Start Material for this task

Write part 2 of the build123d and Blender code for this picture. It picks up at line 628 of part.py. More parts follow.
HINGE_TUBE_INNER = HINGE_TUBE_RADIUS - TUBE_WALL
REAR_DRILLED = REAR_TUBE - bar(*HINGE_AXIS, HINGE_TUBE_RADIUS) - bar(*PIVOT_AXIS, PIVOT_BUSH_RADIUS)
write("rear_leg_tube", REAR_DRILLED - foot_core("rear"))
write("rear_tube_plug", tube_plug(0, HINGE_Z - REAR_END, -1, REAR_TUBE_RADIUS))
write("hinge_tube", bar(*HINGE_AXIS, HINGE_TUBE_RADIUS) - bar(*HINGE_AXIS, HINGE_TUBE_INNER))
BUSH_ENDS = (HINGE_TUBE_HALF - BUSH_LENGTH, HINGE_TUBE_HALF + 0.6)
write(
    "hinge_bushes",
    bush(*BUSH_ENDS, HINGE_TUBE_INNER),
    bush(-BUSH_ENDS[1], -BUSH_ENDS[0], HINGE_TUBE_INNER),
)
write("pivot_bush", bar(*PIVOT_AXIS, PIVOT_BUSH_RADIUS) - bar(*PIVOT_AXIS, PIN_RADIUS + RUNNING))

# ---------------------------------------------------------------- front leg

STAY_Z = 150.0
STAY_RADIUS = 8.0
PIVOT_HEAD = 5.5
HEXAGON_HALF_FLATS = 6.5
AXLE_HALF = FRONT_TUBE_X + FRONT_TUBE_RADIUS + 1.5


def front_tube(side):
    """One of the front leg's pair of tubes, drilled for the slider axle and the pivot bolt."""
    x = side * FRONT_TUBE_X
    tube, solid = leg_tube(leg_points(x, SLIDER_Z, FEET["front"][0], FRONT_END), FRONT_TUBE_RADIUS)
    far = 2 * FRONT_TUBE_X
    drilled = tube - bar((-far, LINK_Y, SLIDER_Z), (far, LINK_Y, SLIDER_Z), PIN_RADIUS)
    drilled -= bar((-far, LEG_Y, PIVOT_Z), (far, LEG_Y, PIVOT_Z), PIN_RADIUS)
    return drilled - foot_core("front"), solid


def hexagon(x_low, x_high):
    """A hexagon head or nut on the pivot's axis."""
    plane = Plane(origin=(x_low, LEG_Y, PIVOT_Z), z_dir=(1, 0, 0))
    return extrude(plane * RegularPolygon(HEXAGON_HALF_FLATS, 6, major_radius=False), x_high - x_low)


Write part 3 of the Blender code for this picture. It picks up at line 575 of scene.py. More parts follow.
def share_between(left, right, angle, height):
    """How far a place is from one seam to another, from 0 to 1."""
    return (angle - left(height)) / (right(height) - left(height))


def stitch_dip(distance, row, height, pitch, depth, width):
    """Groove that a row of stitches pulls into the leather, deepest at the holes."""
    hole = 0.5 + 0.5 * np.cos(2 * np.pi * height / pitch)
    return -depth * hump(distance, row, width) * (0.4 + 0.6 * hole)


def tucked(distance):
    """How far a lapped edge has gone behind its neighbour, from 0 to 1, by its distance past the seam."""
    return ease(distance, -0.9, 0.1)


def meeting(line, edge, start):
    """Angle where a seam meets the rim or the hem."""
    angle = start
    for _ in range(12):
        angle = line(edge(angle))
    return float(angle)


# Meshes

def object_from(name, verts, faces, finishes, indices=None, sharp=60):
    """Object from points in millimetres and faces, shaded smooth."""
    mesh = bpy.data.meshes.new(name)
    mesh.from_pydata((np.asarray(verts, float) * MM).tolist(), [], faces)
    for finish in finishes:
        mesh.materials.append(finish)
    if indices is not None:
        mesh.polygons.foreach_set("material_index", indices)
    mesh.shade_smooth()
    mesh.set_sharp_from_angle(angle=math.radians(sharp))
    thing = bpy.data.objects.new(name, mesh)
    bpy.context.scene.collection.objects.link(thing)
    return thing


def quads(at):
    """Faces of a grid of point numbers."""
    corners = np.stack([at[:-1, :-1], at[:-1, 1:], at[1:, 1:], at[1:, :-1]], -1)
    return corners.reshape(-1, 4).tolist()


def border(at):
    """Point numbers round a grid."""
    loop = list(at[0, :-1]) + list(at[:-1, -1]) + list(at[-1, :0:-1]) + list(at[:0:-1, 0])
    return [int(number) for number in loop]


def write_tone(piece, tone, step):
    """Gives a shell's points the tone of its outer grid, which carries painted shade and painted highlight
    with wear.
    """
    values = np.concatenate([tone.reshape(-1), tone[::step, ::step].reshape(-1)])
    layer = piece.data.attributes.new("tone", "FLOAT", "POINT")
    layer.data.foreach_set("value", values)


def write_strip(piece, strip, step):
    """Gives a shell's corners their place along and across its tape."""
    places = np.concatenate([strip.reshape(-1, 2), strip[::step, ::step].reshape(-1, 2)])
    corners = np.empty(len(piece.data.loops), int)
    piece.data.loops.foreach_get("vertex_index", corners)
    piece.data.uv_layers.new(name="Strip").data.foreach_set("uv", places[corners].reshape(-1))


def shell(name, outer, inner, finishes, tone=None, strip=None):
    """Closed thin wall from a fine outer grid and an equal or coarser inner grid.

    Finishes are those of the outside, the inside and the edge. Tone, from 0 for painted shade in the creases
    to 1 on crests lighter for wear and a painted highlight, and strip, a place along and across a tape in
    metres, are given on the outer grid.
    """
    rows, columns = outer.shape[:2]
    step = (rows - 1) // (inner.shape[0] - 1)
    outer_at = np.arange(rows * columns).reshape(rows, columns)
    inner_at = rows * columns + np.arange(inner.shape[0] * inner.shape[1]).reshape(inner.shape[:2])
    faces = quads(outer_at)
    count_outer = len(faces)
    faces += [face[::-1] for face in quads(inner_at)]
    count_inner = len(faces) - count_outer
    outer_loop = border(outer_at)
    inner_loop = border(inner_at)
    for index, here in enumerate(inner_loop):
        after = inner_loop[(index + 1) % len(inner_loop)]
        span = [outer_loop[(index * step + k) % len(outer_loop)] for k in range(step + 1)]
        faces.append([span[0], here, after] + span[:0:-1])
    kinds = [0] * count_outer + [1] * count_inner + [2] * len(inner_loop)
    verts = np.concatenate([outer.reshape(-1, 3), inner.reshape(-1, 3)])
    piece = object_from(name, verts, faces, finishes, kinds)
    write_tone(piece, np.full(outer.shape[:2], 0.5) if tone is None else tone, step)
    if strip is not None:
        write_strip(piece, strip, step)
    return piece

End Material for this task

Return the listing above in its exact form.

**Full output**
Write part 2 of the build123d and Blender code for this picture. It picks up at line 628 of part.py. More parts follow.
HINGE_TUBE_INNER = HINGE_TUBE_RADIUS - TUBE_WALL
REAR_DRILLED = REAR_TUBE - bar(*HINGE_AXIS, HINGE_TUBE_RADIUS) - bar(*PIVOT_AXIS, PIVOT_BUSH_RADIUS)
write("rear_leg_tube", REAR_DRILLED - foot_core("rear"))
write("rear_tube_plug", tube_plug(0, HINGE_Z - REAR_END, -1, REAR_TUBE_RADIUS))
write("hinge_tube", bar(*HINGE_AXIS, HINGE_TUBE_RADIUS) - bar(*HINGE_AXIS, HINGE_TUBE_INNER))
BUSH_ENDS = (HINGE_TUBE_HALF - BUSH_LENGTH, HINGE_TUBE_HALF + 0.6)
write(
    "hinge_bushes",
    bush(*BUSH_ENDS, HINGE_TUBE_INNER),
    bush(-BUSH_ENDS[1], -BUSH_ENDS[0], HINGE_TUBE_INNER),
)
write("pivot_bush", bar(*PIVOT_AXIS, PIVOT_BUSH_RADIUS) - bar(*PIVOT_AXIS, PIN_RADIUS + RUNNING))

# ---------------------------------------------------------------- front leg

STAY_Z = 150.0
STAY_RADIUS = 8.0
PIVOT_HEAD = 5.5
HEXAGON_HALF_FLATS = 6.5
AXLE_HALF = FRONT_TUBE_X + FRONT_TUBE_RADIUS + 1.5


def front_tube(side):
    """One of the front leg's pair of tubes, drilled for the slider axle and the pivot bolt."""
    x = side * FRONT_TUBE_X
    tube, solid = leg_tube(leg_points(x, SLIDER_Z, FEET["front"][0], FRONT_END), FRONT_TUBE_RADIUS)
    far = 2 * FRONT_TUBE_X
    drilled = tube - bar((-far, LINK_Y, SLIDER_Z), (far, LINK_Y, SLIDER_Z), PIN_RADIUS)
    drilled -= bar((-far, LEG_Y, PIVOT_Z), (far, LEG_Y, PIVOT_Z), PIN_RADIUS)
    return drilled - foot_core("front"), solid


def hexagon(x_low, x_high):
    """A hexagon head or nut on the pivot's axis."""
    plane = Plane(origin=(x_low, LEG_Y, PIVOT_Z), z_dir=(1, 0, 0))
    return extrude(plane * RegularPolygon(HEXAGON_HALF_FLATS, 6, major_radius=False), x_high - x_low)


Write part 3 of the Blender code for this picture. It picks up at line 575 of scene.py. More parts follow.
def share_between(left, right, angle, height):
    """How far a place is from one seam to another, from 0 to 1."""
    return (angle - left(height)) / (right(height) - left(height))


def stitch_dip(distance, row, height, pitch, depth, width):
    """Groove that a row of stitches pulls into the leather, deepest at the holes."""
    hole = 0.5 + 0.5 * np.cos(2 * np.pi * height / pitch)
    return -depth * hump(distance, row, width) * (0.4 + 0.6 * hole)


def tucked(distance):
    """How far a lapped edge has gone behind its neighbour, from 0 to 1, by its distance past the seam."""
    return ease(distance, -0.9, 0.1)


def meeting(line, edge, start):
    """Angle where a seam meets the rim or the hem."""
    angle = start
    for _ in range(12):
        angle = line(edge(angle))
    return float(angle)


# Meshes

def object_from(name, verts, faces, finishes, indices=None, sharp=60):
    """Object from points in millimetres and faces, shaded smooth."""
    mesh = bpy.data.meshes.new(name)
    mesh.from_pydata((np.asarray(verts, float) * MM).tolist(), [], faces)
    for finish in finishes:
        mesh.materials.append(finish)
    if indices is not None:
        mesh.polygons.foreach_set("material_index", indices)
    mesh.shade_smooth()
    mesh.set_sharp_from_angle(angle=math.radians(sharp))
    thing = bpy.data.objects.new(name, mesh)
    bpy.context.scene.collection.objects.link(thing)
    return thing


def quads(at):
    """Faces of a grid of point numbers."""
    corners = np.stack([at[:-1, :-1], at[:-1, 1:], at[1:, 1:], at[1:, :-1]], -1)
    return corners.reshape(-1, 4).tolist()


def border(at):
    """Point numbers round a grid."""
    loop = list(at[0, :-1]) + list(at[:-1, -1]) + list(at[-1, :0:-1]) + list(at[:0:-1, 0])
    return [int(number) for number in loop]


def write_tone(piece, tone, step):
    """Gives a shell's points the tone of its outer grid, which carries painted shade and painted highlight
    with wear.
    """
    values = np.concatenate([tone.reshape(-1), tone[::step, ::step].reshape(-1)])
    layer = piece.data.attributes.new("tone", "FLOAT", "POINT")
    layer.data.foreach_set("value", values)


def write_strip(piece, strip, step):
    """Gives a shell's corners their place along and across its tape."""
    places = np.concatenate([strip.reshape(-1, 2), strip[::step, ::step].reshape(-1, 2)])
    corners = np.empty(len(piece.data.loops), int)
    piece.data.loops.foreach_get("vertex_index", corners)
    piece.data.uv_layers.new(name="Strip").data.foreach_set("uv", places[corners].reshape(-1))


def shell(name, outer, inner, finishes, tone=None, strip=None):
    """Closed thin wall from a fine outer grid and an equal or coarser inner grid.

    Finishes are those of the outside, the inside and the edge. Tone, from 0 for painted shade in the creases
    to 1 on crests lighter for wear and a painted highlight, and strip, a place along and across a tape in
    metres, are given on the outer grid.
    """
    rows, columns = outer.shape[:2]
    step = (rows - 1) // (inner.shape[0] - 1)
    outer_at = np.arange(rows * columns).reshape(rows, columns)
    inner_at = rows * columns + np.arange(inner.shape[0] * inner.shape[1]).reshape(inner.shape[:2])
    faces = quads(outer_at)
    count_outer = len(faces)
    faces += [face[::-1] for face in quads(inner_at)]
    count_inner = len(faces) - count_outer
    outer_loop = border(outer_at)
    inner_loop = border(inner_at)
    for index, here in enumerate(inner_loop):
        after = inner_loop[(index + 1) % len(inner_loop)]
        span = [outer_loop[(index * step + k) % len(outer_loop)] for k in range(step + 1)]
        faces.append([span[0], here, after] + span[:0:-1])
    kinds = [0] * count_outer + [1] * count_inner + [2] * len(inner_loop)
    verts = np.concatenate([outer.reshape(-1, 3), inner.reshape(-1, 3)])
    piece = object_from(name, verts, faces, finishes, kinds)
    write_tone(piece, np.full(outer.shape[:2], 0.5) if tone is None else tone, step)
    if strip is not None:
        write_strip(piece, strip, step)
    return piece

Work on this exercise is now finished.